E invece cos'è la proprietà pubblica?
«È talmente estesa che precede nella storia la proprietà privata. Per i romani viene prima la proprietà del popolo e poi la proprietà dei singoli, anzi di proprietà privata si è parlato solo agli inizi del primo secolo a.C. quando declinava la Repubblica e cominciava l'Impero, allora è nata l'idea del "dominium ex iure divisum" che ha delle connessioni con il diritto soggettivo italiano. La proprietà privata nello stesso articolo 42 della Costituzione è subordinata alla proprietà pubblica pubblica, deriva da essa. Il secondo comma dice che la proprietà privata è riconosciuta e garantita dalla legge, cioè dal proprietario pubblico: la legge è il popolo che è il proprietario di tutto. È dalla proprietà di tutti che deriva la proprietà privata».
E i cittadini possono unirsi per fare azioni collettive a protezione dei beni comuni?
«Anche questo è nella Costituzione: l'articolo 118 dice che i cittadini, singoli o associati, possono svolgere attività di interesse generale secondo il principio di sussidiarietà, cioè se il governo non si muove si può muovere il singolo cittadino. E oltre a questo l'articolo tre, cosa importantissima, impegna la Repubblica a "rimuovere gli ostacoli di ordine economico e sociale che limitando di fatto la libertà e l'eguaglianza dei cittadini impediscono il pieno sviluppo della persona umana.
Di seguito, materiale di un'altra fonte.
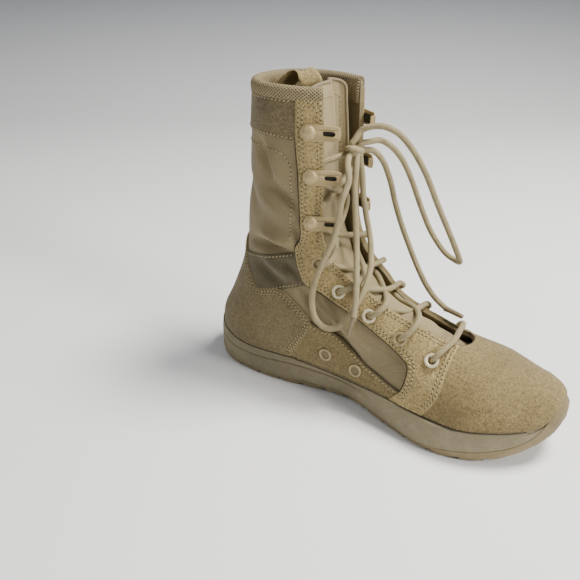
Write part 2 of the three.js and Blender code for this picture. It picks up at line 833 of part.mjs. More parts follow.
const overEyelet = eyeletTop + 3.4 * clearance + laceRadius;
const overEdge = panelTop + 11 * clearance + laceRadius;
const edgeRoom = laceRadius + 0.9;
const overTongue = laceRadius + 14 * clearance;
const eyeletPoint = (row, direction) => {
  const [place, turn] = eyeletRows[row];
  return onLast(place, direction * turn, overEyelet);
};
const edgePoint = (place, direction) =>
  onLast(place, frontTurn(place, direction * throatHalf(place)), overEdge);
function tonguePlace(place, share, over = overTongue) {
  const reach = throatHalf(place) + tongueOverlap;
  const point = tonguePoint(place, (share * throatHalf(place)) / reach, 0);
  return point.addScaledVector(sectionRun(place), over);
}
const lowTonguePlace = (place, share) => tonguePlace(place, share, overTongue - 10 * clearance);
const farShare = (place) => 1 - edgeRoom / throatHalf(place);

// From an eyelet over its edge to under the far edge at the next one up.
function strandFromEyelet(row, direction, nextPlace) {
  const place = eyeletRows[row][0];
  const climb = nextPlace - place;
  return laceTube(
    [
      eyeletPoint(row, direction),
      edgePoint(place + 0.12 * climb, direction),
      tonguePlace(place + 0.5 * climb, 0),
      tonguePlace(place + 0.82 * climb, -direction * farShare(nextPlace)),
    ],
    7,
  );
}
function strandInThroat(place, nextPlace, direction) {
  return laceTube(
    [
      lowTonguePlace(place, direction * farShare(place)),
      lowTonguePlace((place + nextPlace) / 2, 0),
      lowTonguePlace(nextPlace, -direction * farShare(nextPlace)),
    ],
    4,
  );
}
const lastEyelet = eyeletRows.length - 1;
const laceBar = laceTube(
  [
    eyeletPoint(lastEyelet, -1),
    edgePoint(eyeletRows[lastEyelet][0], -1),
    edgePoint(eyeletRows[lastEyelet][0], 1),
    eyeletPoint(lastEyelet, 1),
  ],
  5,
);
const crossings = [];
for (let row = lastEyelet - 1; row >= 0; row -= 1) {
  const nextPlace = row > 0 ? eyeletRows[row - 1][0] : hookRows[2][0];
  crossings.push(
    strandFromEyelet(row, -1, nextPlace).add(strandFromEyelet(row, 1, nextPlace)),
  );
}
const hookClimb = [hookRows[2][0] - 0.15, hookRows[1][0] + 0.15];
crossings.push(
  strandInThroat(...hookClimb, -1).add(strandInThroat(...hookClimb, 1)),
);

// Knot, bow and ends, as they hang in front of the throat.
const routePoints = (rows) => rows.map(([x, y, z]) => new THREE.Vector3(x, y, z));
const knotCentre = [122, 0, 199];
const knotRadii = [4.8, 7.2, 5];
const knotShape = new THREE.SphereGeometry(1, 10, 7);
knotShape.scale(...knotRadii);
knotShape.translate(...knotCentre);
const behindKnot = new THREE.Vector3(
  knotCentre[0] - knotRadii[0] - laceRadius,
  knotCentre[1],
  knotCentre[2] - 2,
);
const topPlace = hookRows[1][0] - 0.15;
const topEnd = (direction) =>
  tonguePlace(topPlace, direction * farShare(topPlace), laceRadius);
const laceToKnot = laceTube([topEnd(-1), behindKnot, topEnd(1)], 6);
const cords = {
  loop_outer: [
    [121.3, 0.3, 205.5],
    [124, 5, 212],
    [129, 7, 215],
    [138, 11, 216],
    [147, 16, 212],
    [156, 21, 202],
    [167, 26, 184],
    [178, 32, 158],
    [188, 37, 136],
    [194, 42, 120],
    [195, 48, 111],
    [189, 55, 108],
    [179, 58, 111],
    [166, 56, 127],
    [157, 52, 147],
    [149, 46, 170],
    [143, 38, 187],
    [138, 28, 198],
    [133, 18, 204],
    [128, 8, 204],
  ],
  loop_inner: [
    [122.3, -8.2, 196.8],
    [127.1, -18.5, 193.5],
    [132.6, -26, 184.8],
    [131.3, -32.6, 172.5],
    [128.5, -31.5, 156],
    [126.5, -35.4, 140.2],
    [121.5, -41.3, 123.4],
    [117.5, -44.2, 106.5],
    [115.9, -43.5, 91],
    [119.9, -44.5, 80],
    [127.8, -43.5, 74],
    [136.8, -41.5, 76],
    [143.8, -39.5, 85],
    [148.8, -35.6, 96],
    [151, -28, 107],
    [149, -16, 119],
    [143, -5, 128],
    [138, 1, 138],
    [134, 3, 148],
    [130, 3, 166],
    [128, 3, 182],
    [126, 3, 191],
  ],
  end_inner: [
    [126.2, -3.8, 195.6],
    [129, -9, 187],
    [130, -12, 178],
    [132, -14, 167],
    [136, -17, 144],
    [143, -27, 122],
    [149, -37, 104],
    [151, -43, 90],
  ],
  end_outer: [
    [126.6, 6.9, 198.6],
    [131, 13, 197],
    [135.5, 20, 189],
    [140, 27, 172],
    [143.5, 31, 155],
    [149, 33.5, 138],
    [156.5, 35, 121],
    [165.5, 34.5, 105],
    [176, 30, 93.5],
    [186, 27, 85.5],
    [196.2, 25.5, 79.8],
  ],
};
const agletRows = {
  aglet_inner: [
    [151.2, -43.8, 88.4],
    [148, -43.5, 73],
  ],
  aglet_outer: [
    [197.2, 25.3, 79.6],
    [211, 23, 78.2],
  ],
};
const agletRadius = 1.9;
function agletSolid([from, to]) {
  const start = new THREE.Vector3(...from);
  const run = new THREE.Vector3(...to).sub(start);
  const rod = new THREE.CylinderGeometry(agletRadius * 0.8, agletRadius, run.length(), 8);
  rod.translate(0, run.length() / 2, 0);
  const turn = new THREE.Quaternion().setFromUnitVectors(
    new THREE.Vector3(0, 1, 0),
    run.clone().normalize(),
  );
  rod.applyQuaternion(turn);
  rod.translate(...from);
  return solidFrom(rod);
}
const cordStep = 2.6 * laceDiameter;
function cordSolid(rows) {
  const points = routePoints(rows);
  const reach = points.reduce(
    (sum, point, row) => sum + (row ? point.distanceTo(points[row - 1]) : 0),
    0,
  );
  return laceTube(points, Math.max(3, Math.round(reach / cordStep)));
}

const boot = new THREE.Group();
function place(name, solid, colour, roughness) {
  const material = new THREE.MeshStandardMaterial({ color: colour, roughness, metalness: 0 });
  const mesh = new THREE.Mesh(geometryFrom(solid), material);
  mesh.name = name;
  boot.add(mesh);
}
const suede = 0xa08a5c;
const nylon = 0x97876a;
place("outsole", outsole, 0x7d6a4c, 0.8);
place("midsole", midsole, 0x8c8068, 0.75);
place("insole", insole, 0x5b5345, 0.95);
place("upper", upper, nylon, 0.9);
place("heel_counter", counter, suede, 0.95);
place("vamp", vamp, suede, 0.95);
place("collar_band", collarBand, nylon, 0.9);
place("collar_cuff", cuff, 0x6f6551, 0.95);
place("tongue", tongue, nylon, 0.9);
for (const panel of sidePanels) {
  place(`eyestay_${panel.side}`, panel.eyestay, suede, 0.95);
  place(`ankle_band_${panel.side}`, panel.ankle, 0x6f6650, 0.9);
  place(`quarter_strip_${panel.side}`, panel.quarter, suede, 0.95);
}
const metal = 0xb89f76;
place("pull_loop", pullLoopSolid(), 0xb39a74, 0.95);
for (const [side, direction] of sides) {
  eyeletRows.forEach(([along, turn], row) => {
    const ring = seated(eyelet, seatOn(along, direction * turn));
    place(`eyelet_${side}_${row + 1}`, ring, 0xcfc3a6, 0.4);
  });
  hookRows.forEach(([along, turn], row) => {
    place(`hook_${side}_${row + 1}`, hookAt(seatOn(along, direction * turn)), metal, 0.45);
  });
}
ventRows.forEach(([along, turn], row) => {
  place(`vent_${row + 1}`, seated(ventEyelet, seatOn(along, -turn)), metal, 0.5);
});
const laceColour = 0xa09270;
place("lace_bar", laceBar, laceColour, 0.85);
crossings.forEach((crossing, row) => {
  place(`lace_cross_${row + 1}`, crossing, laceColour, 0.85);
});
place("lace_top", laceToKnot, laceColour, 0.85);
place("knot", solidFrom(knotShape), laceColour, 0.85);
for (const [name, rows] of Object.entries(cords)) {
  place(name, cordSolid(rows), laceColour, 0.85);
}
for (const [name, rows] of Object.entries(agletRows)) {
  place(name, agletSolid(rows), laceColour, 0.3);
}

// The origin is under the middle of the sole.
const footprint = new THREE.Box3();
for (const name of ["outsole", "midsole"]) {
  footprint.expandByObject(boot.getObjectByName(name), true);
}
const middle = footprint.getCenter(new THREE.Vector3());
boot.position.set(-middle.x, -middle.y, -footprint.min.z);

export default boot;
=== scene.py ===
# Looks for a left combat boot: suede overlays on woven nylon, mesh cuff, lugged sole, tied laces.
import math
import bmesh
import bpy
import numpy as np
from mathutils import Matrix, Vector


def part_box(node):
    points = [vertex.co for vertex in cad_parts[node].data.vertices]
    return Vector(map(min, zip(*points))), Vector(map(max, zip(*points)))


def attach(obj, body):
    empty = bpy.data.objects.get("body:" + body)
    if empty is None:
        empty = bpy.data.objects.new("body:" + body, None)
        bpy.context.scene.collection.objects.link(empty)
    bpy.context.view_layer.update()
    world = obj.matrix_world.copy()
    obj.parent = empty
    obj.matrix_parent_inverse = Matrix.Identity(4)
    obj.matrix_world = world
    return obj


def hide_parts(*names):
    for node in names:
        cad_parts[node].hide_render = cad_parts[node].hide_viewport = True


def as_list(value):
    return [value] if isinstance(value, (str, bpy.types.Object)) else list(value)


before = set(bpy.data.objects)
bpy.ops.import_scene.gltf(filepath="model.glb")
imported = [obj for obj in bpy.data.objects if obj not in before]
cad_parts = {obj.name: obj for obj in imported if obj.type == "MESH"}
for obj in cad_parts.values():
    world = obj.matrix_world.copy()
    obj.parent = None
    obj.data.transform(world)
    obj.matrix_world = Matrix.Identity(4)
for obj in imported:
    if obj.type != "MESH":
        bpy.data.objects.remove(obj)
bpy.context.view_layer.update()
print("frame loaded")

# Lengths here are millimetres from the back of the heel, toe towards +X, outer side towards +Y.
boot = {
    "soleLength": 299.0,
    "ballWidth": 111.0,
    "heelWidth": 73.0,
    "shaftWidth": 78.0,
    "shaftHeight": 242.0,
    "instepHeight": 118.0,
    "heelThickness": 31.0,
    "foreThickness": 26.0,
    "wall": 2.2,
    "panel": 1.8,
    "lace": 4.5,
}
innerReach = -47.25  # where the sole's inner side lies in these lengths
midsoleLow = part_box("midsole")[0]
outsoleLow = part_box("outsole")[0]
shift = np.array([midsoleLow[0] * 1000, outsoleLow[1] * 1000 - innerReach, 0.0])


def toScene(points):
    return (np.asarray(points, dtype=float) + shift) / 1000.0


def newObject(name, data):
    obj = bpy.data.objects.new(name, data)
    bpy.context.collection.objects.link(obj)
    return obj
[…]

Quindi in questo quadro quello che è importante promuovere non è una class action ma un'azione popolare: perché l'aria è un bene di tutti e anche il danno è di tutti. Nella legge che preparai nel 1985, la 349 del 1986, che prevede l'istituzione del ministero dell'ambiente e le norme sul danno ambientale si parlava proprio di risarcimento del danno ambientale. Ma il fine da raggiungere non è avere l'equivalente in denaro di ciò che abbiamo perso ma il ripristino dell'ambiente».
Quindi il calcolo di un possibile risarcimento di 36mila euro a persona, di cui si legge sul sito che propone la class action agli abitanti delle città italiane più inquinate, è infondato?
«Sì è una richiesta infondata, ci vuole una malattia specifica e un calcolo delle spese e del danno biologico - la pecunia doloris, dicevano i romani - calcolati caso per caso. Si deve dimostrare che tante persone hanno avuto la stessa malattia, sono rimaste danneggiate - e si deve dimostrare il nesso di causalità - e poi si deve quantificare il danno. La class action è cosa ben diversa dall'azione popolare, è molto meno nobile. E in questo caso, in Italia, non funzionerebbe nemmeno».